Enterprise teams should not wait for this scenario to materialize before investing in privacy compliance infrastructure. The regulatory trajectory is clear even if the specific timelines are not.

6. Takeaways

  • Databricks CustomerLake represents a genuine architectural shift: moving CDP functionality into the data infrastructure layer rather than treating it as a separate middleware or marketing suite feature. This reduces data duplication and can improve governance.

  • The value proposition is strongest for organizations that already store significant customer data in Databricks. Teams with data primarily in Snowflake, BigQuery, or legacy on-premises warehouses face a migration prerequisite that dwarfs the CDP evaluation itself.

  • Identity resolution, provided by Adstra at launch, is the hardest technical problem in any CDP architecture. Enterprise B2B teams should test identity matching rigorously before committing, and should not assume a single partner's algorithms will cover their full identity graph.

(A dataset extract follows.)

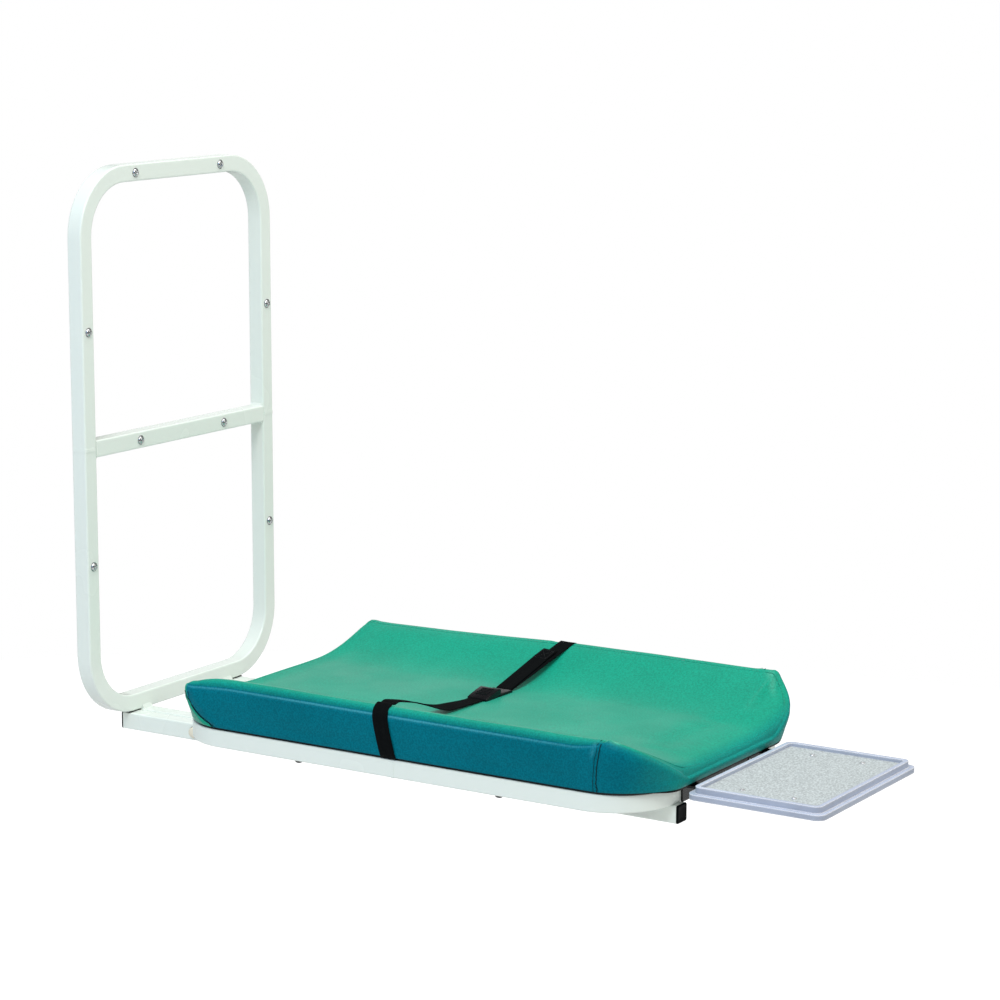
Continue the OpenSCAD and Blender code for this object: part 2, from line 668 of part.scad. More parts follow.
// A band on the outer side of its route, from low to high above it, closed and triangulated
module band(route, low, high, side = 1) {
  n = len(route);
  points = [for (i = [0:n - 1]) let (p = route[i], o = outer_side(route, i), y = strap_y(side * p[0], p[1]))
    each [for (c = [[low, -1], [low, 1], [high, 1], [high, -1]])
      [side * (p[0] + o[0] * c[0]), y + c[1] * strap_w / 2, p[1] + o[1] * c[0]]]];
  last = 4 * (n - 1);
  faces = concat(
    [[0, 1, 2], [0, 2, 3], [last + 2, last + 1, last], [last + 3, last + 2, last]],
    [for (i = [0:n - 2], k = [0:3], h = [0, 1])
      let (a = 4 * i + k, b = 4 * i + (k + 1) % 4)
      h == 0 ? [a, a + 4, b] : [b, a + 4, b + 4]]
  );
  polyhedron(points, side < 0 ? faces : [for (f = faces) [f[2], f[1], f[0]]]);
}
// From under the board round the mat's lower edge, up its wall and over the crest
under_z = ring_top + groove_t;
side_route = concat(
  [[0, under_z], [crest_x, under_z]],
  [for (w = wall_shares) [crest_x + mat_lean * w[1], mat_low + (mat_crest - mat_low) * w[0]]],
  [[crest_x, mat_crest]]
);
bed_z = mat_mid + soft_gap;
// Places across the mat and heights between its middle and its crest
near_sag_shares = [[0.95, 0.965], [0.8, 0.78], [0.5, 0.42], [0.22, 0.15], [0.1, 0.06]];
far_rise_shares = [[0.95, 0.99]];
function drape(shares) = [for (p = shares) [crest_x * p[0], bed_z + (mat_crest - bed_z) * p[1]]];
tongue_end = socket_len + tongue_len;
web_gap = (socket_low_t - strap_t) / 2;
near_route = concat(side_route, drape(near_sag_shares),
  [[0, bed_z + web_gap], [-pocket_depth, bed_z + web_gap]]);
far_route = concat(side_route, drape(far_rise_shares),
  [[tongue_end, bed_z + web_gap], [tongue_end - pocket_depth, bed_z + web_gap]]);
module strap_near() {
  color("black") placed() band(near_route, soft_gap, soft_gap + strap_t, -1);
}
module strap_far() {
  color("black") placed() band(far_route, soft_gap, soft_gap + strap_t);
}
// The free tail lies on the far webbing, its end a little raised
module strap_tail() {
  a = far_route[len(far_route) - 2];
  d = unit(far_route[len(far_route) - 3] - a);
  up = [-d[1], d[0]];
  base = soft_gap * 2 + strap_t;
  route = [for (k = [1, 0.6, 0.08])
    a + d * (tail_len * k + strap_w / 2) + up * (base + tail_lift * pow(k, 2))];
  color("black") placed() band(route, 0, strap_t);
}
module at_buckle() {
  translate([0, strap_y(0, mat_crest), bed_z]) rotate(-strap_skew) children();
}
// A piece of the buckle drawn from its side view, [x, z], across a width
module from_side(w, points) {
  rotate([90, 0, 0]) linear_extrude(w, center = true) polygon(points);
}
pocket_w = strap_w + 2 * soft_gap;
module buckle_socket() {
  color("black") placed() at_buckle() difference() {
    from_side(buckle_w, [
      [0, 0], [0, socket_low_t], [socket_len * 0.9, socket_t], [socket_len, socket_t * 0.9], [socket_len, 0]
    ]);
    // Pockets for the near webbing and for the tongue
    translate([-cut, -pocket_w / 2, web_gap]) cube([pocket_depth + cut + soft_gap, pocket_w, groove_t]);
    translate([socket_len - pocket_depth - soft_gap, -pocket_w / 2, -cut])
      cube([pocket_depth + cut + soft_gap, pocket_w, tongue_t + soft_gap + cut]);
  }
}
module buckle_tongue() {
  step = (buckle_w - strap_w) / 2;
  color("black") placed() at_buckle() difference() {
    union() {
      translate([socket_len - pocket_depth, -strap_w / 2, 0])
        cube([tongue_len + pocket_depth, strap_w, tongue_t]);
      translate([socket_len + soft_gap, -buckle_w / 2, 0]) cube([tongue_len - soft_gap, buckle_w, tongue_t]);
    }
    translate([tongue_end - pocket_depth - soft_gap, -pocket_w / 2, web_gap])
      cube([pocket_depth + soft_gap + cut, pocket_w, groove_t]);
    // Window between the tongue's arms
    translate([socket_len + step, -strap_w / 4, -cut])
      cube([tongue_len - pocket_depth - 2 * step, strap_w / 2, tongue_t + 2 * cut]);
  }
}

// Tray and its bracket
tray_y = -(ring_front + tray_out + tray_d / 2);
rim_top = ring_top + tray_rim_h;
floor_top = rim_top - tray_depth;
floor_low = floor_top - tray_wall;
edge_low = rim_top - tray_edge_h;
step_top = rim_top - tray_step;
dish_r = tray_corner_r - tray_band + tray_wall;
tray_screw_places = [for (x = [-1, 1], y = [-1, 1]) [x * bracket_gap / 2, tray_y + y * tray_screw_gap / 2]];
module tray_slab(grow, r, low, high) {
  translate([0, tray_y, low]) linear_extrude(high - low)
    round_rect(tray_w + 2 * grow, tray_d + 2 * grow, r);
}
module tray() {
  skirt_r = tray_corner_r + tray_skirt_out / 2;
  color("lavender", 0.6) placed() difference() {
    union() {
      tray_slab(0, tray_corner_r, edge_low, rim_top);
      tray_slab(tray_skirt_out, skirt_r, edge_low, step_top);
    }
    // The dish, the hollow rim and the space under the floor and the step
    tray_slab(-tray_band, dish_r, floor_top, rim_top + cut);
    difference() {
      tray_slab(-tray_wall, tray_corner_r - tray_wall, edge_low - cut, rim_top - tray_wall);
      tray_slab(-tray_band + tray_wall, dish_r + tray_wall, floor_low, rim_top);
    }
    tray_slab(tray_skirt_out - tray_wall, skirt_r - tray_wall, edge_low - cut, step_top - tray_wall);
    for (p = tray_screw_places) translate([p[0], p[1], floor_low - cut])
      cylinder(r = tray_screw_d / 2 + screw_play, h = tray_wall + 2 * cut);
    // Notches in the rear skirt for the bracket's arms
    for (s = [-1, 1])
      translate([s * bracket_gap / 2 - bracket_arm_w / 2 - liner_gap, tray_y, edge_low - cut])
        cube([bracket_arm_w + 2 * liner_gap, tray_d, floor_low + cut - edge_low]);
  }
}
module tray_liner() {
  color("gainsboro") placed() difference() {
    tray_slab(-tray_band - liner_gap, dish_r - liner_gap, floor_top, floor_top + liner_t);
    for (p = tray_screw_places) translate([p[0], p[1], floor_top - cut])
      cylinder(r = tray_screw_d / 2 + screw_play, h = liner_t + 2 * cut);
  }
}
module tray_bracket() {
  reach = tray_out + tray_d / 2 + tray_screw_gap / 2 + bracket_arm_w / 2;
  color("black") placed() difference() {
    union() {
      translate([-bracket_w / 2, -ring_front - bracket_t, rail_top])
        cube([bracket_w, bracket_t, floor_low - rail_top]);
      for (s = [-1, 1])
        translate([s * bracket_gap / 2 - bracket_arm_w / 2, -ring_front - reach, floor_low - bracket_t])
          cube([bracket_arm_w, reach, bracket_t]);
    }
    for (p = tray_screw_places) translate([p[0], p[1], floor_low - bracket_t - cut])
      cylinder(r = tray_screw_d / 2 + screw_play, h = bracket_t + 2 * cut);
    at_bracket_screws() translate([0, 0, -cut])
      cylinder(r = bracket_screw_d / 2 + screw_play, h = bracket_t + 2 * cut);
  }
}
module tray_screws() {
  grip = liner_t + tray_wall + bracket_t + tray_screw_d;
  color("silver") placed() for (p = tray_screw_places) translate([p[0], p[1], floor_top + liner_t]) {
    dome(tray_head_d, tray_head_h);
    translate([0, 0, -grip]) cylinder(r = tray_screw_d / 2, h = grip);
  }
}
module tray_nuts() {
  h = tray_screw_d * 0.8;
  color("silver") placed() for (p = tray_screw_places) translate([p[0], p[1], floor_low - bracket_t - h])
    difference() {
      cylinder(r = tray_screw_d, h = h, $fn = 6);
      translate([0, 0, -cut]) cylinder(r = tray_screw_d / 2, h = h + 2 * cut);
    }
}
module at_bracket_screws() {
  for (s = [-1, 1])
    translate([s * bracket_screw_gap / 2, -ring_front, pivot_z + tube]) rotate([90, 0, 0]) children();
}
module bracket_screws() {
  color("silver") placed() at_bracket_screws() {
    translate([0, 0, bracket_t]) dome(2 * bracket_screw_d, bracket_screw_d / 2);
    translate([0, 0, -bracket_screw_d * 2])
      cylinder(r = bracket_screw_d / 2, h = bracket_screw_d * 2 + bracket_t);
  }
}
module bracket_rivet_nuts() {
  color("silver") placed() at_bracket_screws() translate([0, 0, -bracket_screw_d * 2]) difference() {
    cylinder(r = rivet_r, h = bracket_screw_d * 2);
    translate([0, 0, -cut]) cylinder(r = bracket_screw_d / 2, h = bracket_screw_d * 2 + 2 * cut);
  }
}

wall_frame_upper();
wall_frame_lower();
wall_crossbar();
wall_frame_welds();
wall_screws();
wall_screw_washers();
hinge_arm_left();
hinge_arm_right();
arm_end_plugs();
stop_pads();
pivot_bolts();
pivot_bolt_caps();
pivot_nuts();
pivot_bushes();
rail_left();
rail_right();
rail_rear_plugs();
rail_front_plugs();
ring_rear_half();
ring_front_half();
platform_welds();
mat_board();
board_screws();
board_nuts();
changing_mat();
strap_near();
strap_far();
strap_tail();
buckle_socket();
buckle_tongue();
tray();
tray_liner();
tray_bracket();
tray_screws();
tray_nuts();
bracket_screws();
bracket_rivet_nuts();
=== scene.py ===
"""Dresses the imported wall-mounted changing station: enamelled tubes, padded mat, strap, buckle and tray."""

import math

import bmesh
import bpy
import numpy as np
from mathutils import Matrix, Vector, noise
from mathutils.bvhtree import BVHTree
from mathutils.kdtree import KDTree


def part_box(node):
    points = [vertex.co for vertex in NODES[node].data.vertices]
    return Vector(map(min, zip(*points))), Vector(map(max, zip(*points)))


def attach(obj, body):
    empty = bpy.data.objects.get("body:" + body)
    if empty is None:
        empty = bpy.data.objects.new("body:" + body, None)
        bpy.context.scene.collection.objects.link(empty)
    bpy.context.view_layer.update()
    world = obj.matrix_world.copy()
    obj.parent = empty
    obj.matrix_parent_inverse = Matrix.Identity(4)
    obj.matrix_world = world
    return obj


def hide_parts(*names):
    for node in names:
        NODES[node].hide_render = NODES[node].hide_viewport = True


bl_info = {
    "name": "Wall-mounted changing station",
    "version": (1, 0, 0),
    "blender": (4, 5, 0),
    "location": "3D View > Sidebar > Station",
    "description": "Looks of a folding changing station on its packed frame",
    "category": "Object",
}

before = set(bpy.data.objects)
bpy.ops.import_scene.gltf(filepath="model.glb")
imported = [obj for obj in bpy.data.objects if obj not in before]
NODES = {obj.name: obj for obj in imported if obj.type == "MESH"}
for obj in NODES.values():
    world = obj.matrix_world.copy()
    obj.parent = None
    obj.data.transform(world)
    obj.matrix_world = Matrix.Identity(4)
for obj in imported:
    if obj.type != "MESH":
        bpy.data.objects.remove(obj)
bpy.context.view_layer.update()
MM = 0.001
WALL, PLATFORM = "wall_side", "platform"


def linear(colour):
    """The linear RGBA value of an sRGB hex colour."""
    parts = [int(colour[i:i + 2], 16) / 255 for i in (1, 3, 5)]
    return (*[c / 12.92 if c <= 0.04045 else ((c + 0.055) / 1.055) ** 2.4 for c in parts], 1.0)


def add(tree, kind, feeds=None, **settings):
    """Adds a node, sets its properties and feeds its inputs with constants or with other nodes' outputs."""
    node = tree.nodes.new(kind)
    for name, value in settings.items():
        setattr(node, name, value)
    for name, value in (feeds or {}).items():
        if isinstance(value, bpy.types.NodeSocket):
            tree.links.new(value, node.inputs[name])
        else:
            node.inputs[name].default_value = value
    return node


def colour_property(name, colour, description):
    """A colour that a user would change, with its default as an sRGB hex value."""
    return bpy.props.FloatVectorProperty(
        name=name, description=description, subtype="COLOR", size=3, min=0, max=1, default=linear(colour)[:3])


def length_property(name, millimetres, description):
    """A length that a user would change, with its default in millimetres."""
    return bpy.props.FloatProperty(
        name=name, description=description, subtype="DISTANCE", unit="LENGTH", min=0,
        default=millimetres * MM)


class StationFinish(bpy.types.PropertyGroup):
    """Colours of the station's finishes."""
    enamel: colour_property("Enamel", "#E9F1E9", "Powder coat on the tubes")
    vinyl: colour_property("Vinyl", "#039B7E", "Top panel of the mat")
    vinyl_side: colour_property("Side vinyl", "#006D7D", "Side panels of the mat")
    webbing: colour_property("Webbing", "#080B0C", "Safety strap")
    tray: colour_property("Tray", "#C0C9DC", "Styrene of the tray")
    liner: colour_property("Liner", "#B8BFBF", "Anti-slip liner in the tray")


class StationSizes(bpy.types.PropertyGroup):
    """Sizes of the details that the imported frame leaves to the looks."""
    swell: length_property("Swell", 3, "How far the mat's foam may swell")
    voxel: length_property("Voxel", 6, "Cell of the mat's remesh")
    seam_depth: length_property("Seam depth", 2.4, "How deep the mat's seams are drawn in")
    strap_dent: length_property("Strap dent", 1, "How far the strap presses into the mat's edges")
    stitch: length_property("Stitch", 3.2, "Length of one stitch")
    thread: length_property("Thread", 0.7, "Thickness of the sewing thread")


# Materials


def surface(name, colour, roughness, **sockets):
    """A material with one Principled shader and its constants, its tree and the object's coordinates."""
    mat = bpy.data.materials.new(name)
    mat.use_nodes = True
    tree = mat.node_tree
    tree.nodes.clear()
    feeds = {"Base Color": (*colour[:3], 1.0), "Roughness": roughness}
    feeds.update({socket.replace("_", " "): value for socket, value in sockets.items()})
    shader = add(tree, "ShaderNodeBsdfPrincipled", feeds)
    add(tree, "ShaderNodeOutputMaterial", {"Surface": shader.outputs[0]})
    place = add(tree, "ShaderNodeTexCoord").outputs["Object"]
    return mat, tree, shader, place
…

  • The "agentic" label is architecturally plausible but operationally premature for most enterprises. Autonomous AI agents making real-time customer communication decisions require data quality, model governance, and organizational readiness that few marketing teams have achieved.

  • Integration with existing marketing automation platforms (Eloqua, Marketo, SFMC, HubSpot) is not addressed by the launch partnership with Bloomreach. Teams running these platforms need to map the connector and transformation layer independently.

  • Privacy regulation, particularly the EU AI Act and expanding US state laws, may constrain agentic CDP architectures by requiring human oversight of automated personalization decisions. Building privacy governance now is cheaper than retrofitting it under regulatory pressure.

  • The broader trend is clear: the boundaries between data warehouse, CDP, and marketing execution platform are dissolving. Enterprise teams should plan their integration architectures around this convergence rather than treating each layer as an independent purchase decision.